Parts and joints as JSON:
== == ==

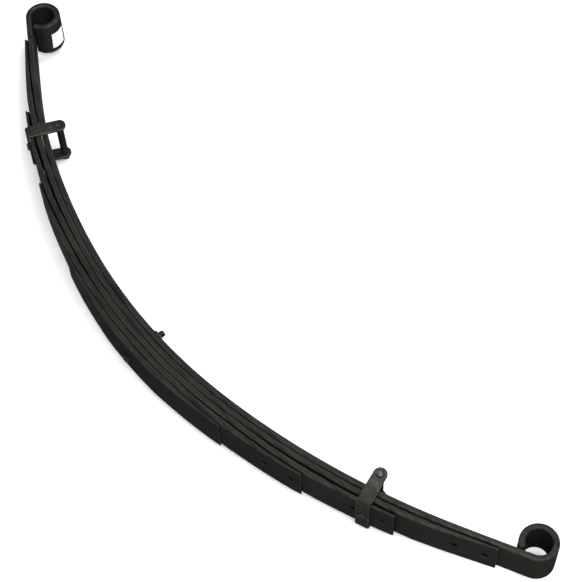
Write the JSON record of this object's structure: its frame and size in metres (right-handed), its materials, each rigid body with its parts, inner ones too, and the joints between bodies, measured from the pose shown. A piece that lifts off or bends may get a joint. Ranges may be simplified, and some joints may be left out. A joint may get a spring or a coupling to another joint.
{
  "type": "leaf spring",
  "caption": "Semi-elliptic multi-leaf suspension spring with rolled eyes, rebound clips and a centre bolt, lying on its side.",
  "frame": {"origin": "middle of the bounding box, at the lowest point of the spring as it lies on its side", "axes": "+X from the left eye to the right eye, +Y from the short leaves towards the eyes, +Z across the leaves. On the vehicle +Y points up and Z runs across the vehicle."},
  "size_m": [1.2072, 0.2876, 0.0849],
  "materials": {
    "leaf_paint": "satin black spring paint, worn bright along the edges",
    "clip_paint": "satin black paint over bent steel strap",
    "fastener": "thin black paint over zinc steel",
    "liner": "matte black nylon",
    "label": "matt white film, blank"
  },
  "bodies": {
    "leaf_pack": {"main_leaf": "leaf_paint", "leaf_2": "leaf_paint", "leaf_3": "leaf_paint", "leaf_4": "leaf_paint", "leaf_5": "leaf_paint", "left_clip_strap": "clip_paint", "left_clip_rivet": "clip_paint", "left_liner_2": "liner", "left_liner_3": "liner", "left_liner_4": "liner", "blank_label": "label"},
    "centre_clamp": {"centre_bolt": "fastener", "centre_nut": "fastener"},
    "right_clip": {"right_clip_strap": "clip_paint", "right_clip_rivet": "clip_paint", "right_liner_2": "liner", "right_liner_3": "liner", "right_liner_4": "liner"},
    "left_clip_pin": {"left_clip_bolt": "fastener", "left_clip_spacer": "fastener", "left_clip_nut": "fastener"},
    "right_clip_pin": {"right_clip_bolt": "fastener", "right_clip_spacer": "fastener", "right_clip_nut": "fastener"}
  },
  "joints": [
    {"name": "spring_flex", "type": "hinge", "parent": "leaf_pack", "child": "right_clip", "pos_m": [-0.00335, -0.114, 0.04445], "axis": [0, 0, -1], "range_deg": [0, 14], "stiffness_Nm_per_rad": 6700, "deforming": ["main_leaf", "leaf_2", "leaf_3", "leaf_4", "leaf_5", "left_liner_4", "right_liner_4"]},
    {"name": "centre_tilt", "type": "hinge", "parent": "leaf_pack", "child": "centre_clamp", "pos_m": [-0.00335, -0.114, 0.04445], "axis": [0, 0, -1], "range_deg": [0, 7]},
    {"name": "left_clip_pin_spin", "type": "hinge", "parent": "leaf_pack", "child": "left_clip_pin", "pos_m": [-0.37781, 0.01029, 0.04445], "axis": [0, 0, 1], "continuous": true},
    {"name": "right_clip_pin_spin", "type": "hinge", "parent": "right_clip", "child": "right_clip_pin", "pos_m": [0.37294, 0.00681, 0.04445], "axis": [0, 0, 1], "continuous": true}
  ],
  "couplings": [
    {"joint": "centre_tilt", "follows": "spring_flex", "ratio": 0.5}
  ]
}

== == ==

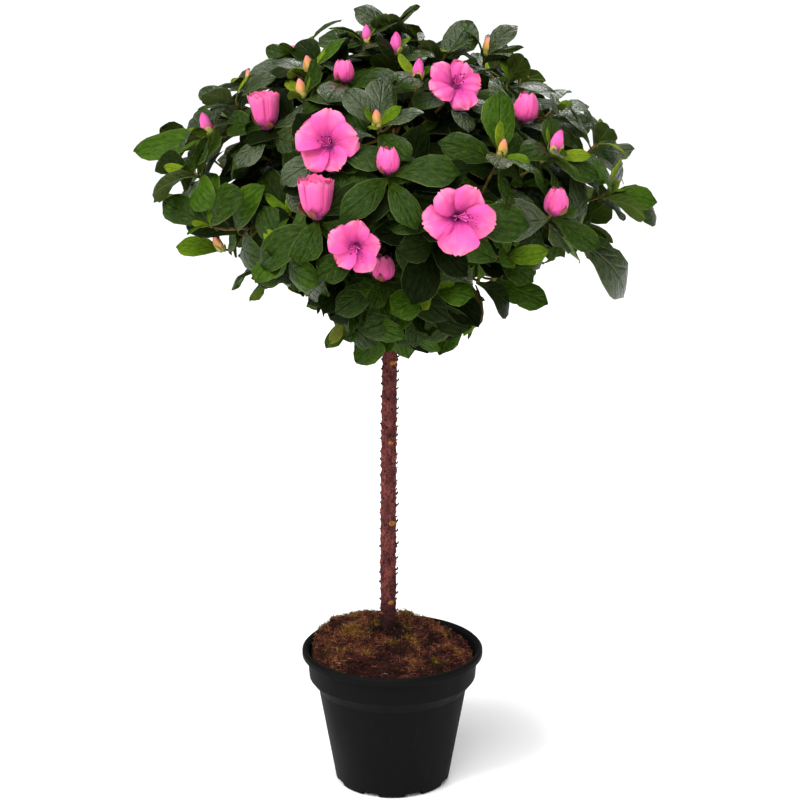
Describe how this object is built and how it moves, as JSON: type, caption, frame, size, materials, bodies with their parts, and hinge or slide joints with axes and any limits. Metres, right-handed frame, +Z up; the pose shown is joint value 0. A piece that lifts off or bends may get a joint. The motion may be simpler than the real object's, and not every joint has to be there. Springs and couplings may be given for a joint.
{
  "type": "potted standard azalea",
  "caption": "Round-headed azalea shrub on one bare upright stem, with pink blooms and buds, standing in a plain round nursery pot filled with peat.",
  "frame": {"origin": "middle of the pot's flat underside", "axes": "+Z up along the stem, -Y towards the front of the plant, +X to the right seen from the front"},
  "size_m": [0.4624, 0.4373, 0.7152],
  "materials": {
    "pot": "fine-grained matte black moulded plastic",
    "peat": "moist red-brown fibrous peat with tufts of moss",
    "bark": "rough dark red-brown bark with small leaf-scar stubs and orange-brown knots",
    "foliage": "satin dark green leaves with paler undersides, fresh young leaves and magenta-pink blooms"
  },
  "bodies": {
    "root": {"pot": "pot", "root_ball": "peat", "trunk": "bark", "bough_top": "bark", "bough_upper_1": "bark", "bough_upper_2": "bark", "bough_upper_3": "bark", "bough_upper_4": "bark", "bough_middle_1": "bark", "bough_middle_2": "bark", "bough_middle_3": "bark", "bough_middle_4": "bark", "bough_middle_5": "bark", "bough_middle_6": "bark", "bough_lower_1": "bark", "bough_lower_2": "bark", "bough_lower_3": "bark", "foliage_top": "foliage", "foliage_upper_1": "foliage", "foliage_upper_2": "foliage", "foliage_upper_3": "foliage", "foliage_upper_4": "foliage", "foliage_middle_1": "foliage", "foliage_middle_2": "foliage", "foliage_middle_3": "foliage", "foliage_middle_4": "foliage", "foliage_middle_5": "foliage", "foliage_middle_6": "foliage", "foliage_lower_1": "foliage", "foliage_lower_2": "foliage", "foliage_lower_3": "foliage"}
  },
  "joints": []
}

== == ==

### WORK TO COMPLETE
Determine the number of lines in the listing that hold the word "shown", and supply that number and nothing further.

### EXPECTED ANSWER
2